My hair used to be stick straight until I hit 22 and then it started curling in the rain and humidity. I am 29 now and got my hair layered so the curls would be more defined and I have bought several different gels and mousses to find one that is not crunchy and has hold....there are none so far. I have found that I absolutely LOVE Pantene Pro-v Hydrating Curls Shampoo and then afterwards I use Pantene Pro-v Soft start curl defining comb-in treatment. It is a leave in conditioner and I comb it through my hair with my fingers and then I scrunch my hair and use a diffuser to dry it. My hair does not frizz and the curls are natural looking and not frizzy... I also love any product by John Frieda


----------



## NYAngel98 (Jun 29, 2006)

Originally Posted by *selene* This caught my attention, as I'd imagine it probably did anyone who read it due to your description of your hair type (which I really appreciate, b/c I too, have a fine texture, so the product that works for someone with thick, coarse curls won't work for my fine curls), but also b/c of the climate you described living in. I've been to Key West, so I can imagine how the weather affects hair "and" mu.




Anyway, I digress a bit here, but a former friend of mine who has hair down to her butt, a LOT of it &amp; it's fine-textured, naturally straight strands, would get the WORST, ungodly tangles in her hair &amp; discovered a Redken product when she was at the salon called Redken Quick Treat. She said the comb just went through her hair instantly and easily, &amp; she had never experienced that. So mark up 2 successful products for Redken.





For anyone interested: I saw the 16.9 oz size on bizrate.com for $22 &amp; on stuff4beauty.com for $12.99 in the 5 oz size.

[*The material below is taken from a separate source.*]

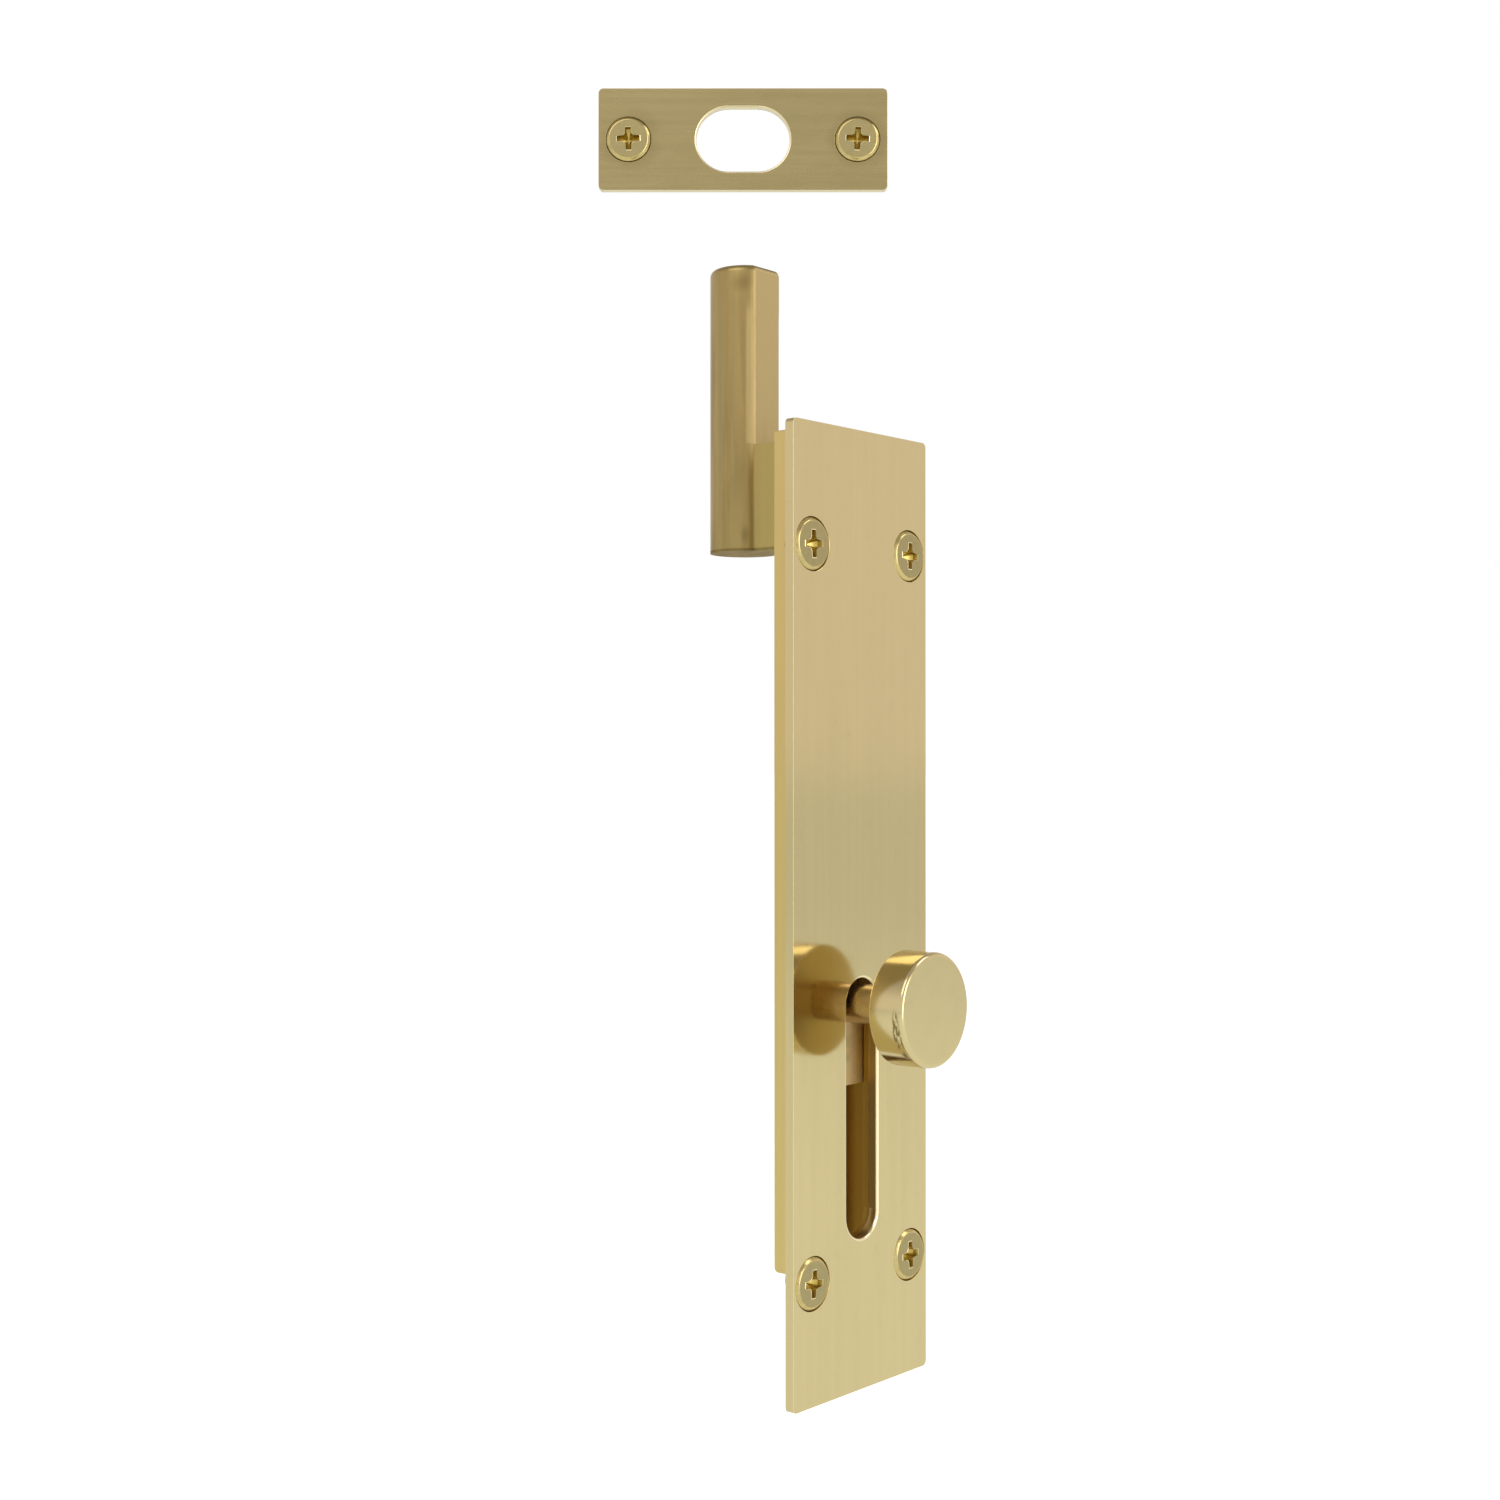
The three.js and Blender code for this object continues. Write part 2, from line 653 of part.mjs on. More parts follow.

I bought the Satinwear lotion after reading her post too! lol I have pretty much every product under the sun, but never really had anything Redken.... it's not bad, but I still got some frizz &amp; 'swelling' on a rainy/humid day -- it did work nicely though as far as a blow-dry lotion... so maybe I'll have to check out the Quick Treat.


----------



## tabithac (Jun 30, 2006)

I've been using Herbal Essences Humidity Defying Gel. I hate frizz, but I really hate crunchy hair. I have naturally curly, wavy, frizzy hair and the H.E. gel really seems to work well, but doesn't leave my hair feeling crunchy. I also use a touch of Redken Glass after I puti n the gel. I live in Houston, so I am always fighting the humidity. The other plus is that the gel is really inexpensive and smells great.


----------



## NYAngel98 (Jul 1, 2006)

Originally Posted by *tabithac* I've been using Herbal Essences Humidity Defying Gel. I hate frizz, but I really hate crunchy hair. I have naturally curly, wavy, frizzy hair and the H.E. gel really seems to work well, but doesn't leave my hair feeling crunchy. I also use a touch of Redken Glass after I puti n the gel. I live in Houston, so I am always fighting the humidity. The other plus is that the gel is really inexpensive and smells great. Welcome to MuT, Tabitha! I'm Janelle from NY. Thanks for adding your imput!




I actually just got some HE "totally twisted" curl shaping gel from their 'new" line ... going to try it out the next humid day. Definitley give you credit for having to deal with humidity 24/7 though!!!


----------



## amanda1210 (Nov 9, 2007)

my hair really doesnt get frizzy nemore now that its always wavy but when its straight and frizzy i always use frizz ease or if thats not around i put a little bit of mouse in my hands, rubs hands 2gether, and comb my fingers through my hair, that works good too.


----------



## Barbette (Nov 9, 2007)

Whatever I put in it, after straightening... when I go out with straightened hair and the rain decides to plunge down on me, there is no saving... my hair just goes insane



on these days I seriously consider giving straightening my hair up and just going curl-crazy, but my hair is too stressed and confused at the moment, I need hair rehab!


----------



## Nox (Nov 9, 2007)

I have made piece with my hair and humid air... well, that's very easy for me to say since I live where it's not humid, LOL. But I really love the texture I get when my hair gets wet, and then dries, it's got a spunky personality on it's own. Sometimes, I just leave it as is and put it up in a bun.


----------



## farris2 (Nov 14, 2007)

Chi Silk Infusion


----------



## monniej (Nov 14, 2007)

i don't think there's a product that will protect me 100%, but i try to control it somewhat with two products.

big bad d's glass creme

john frieda silicone gel


----------



## firesign (Dec 31, 2007)

Redken Smooth Down is Great


----------



## oneewiishx0 (Dec 31, 2007)

I use a bunch of stuff.. My favorite is rusk smoother leave in conditioner.. it really helps





i also use garnier fructis sleek and shine smoothing cream


----------



## flutterbug (Dec 31, 2007)

I dont use anything. I just give it the messy cute look.


----------



## Lonelle (Jan 9, 2008)

The John Frieda line rules! The straightening serum is the best product I've ever used and I've tried everything!


----------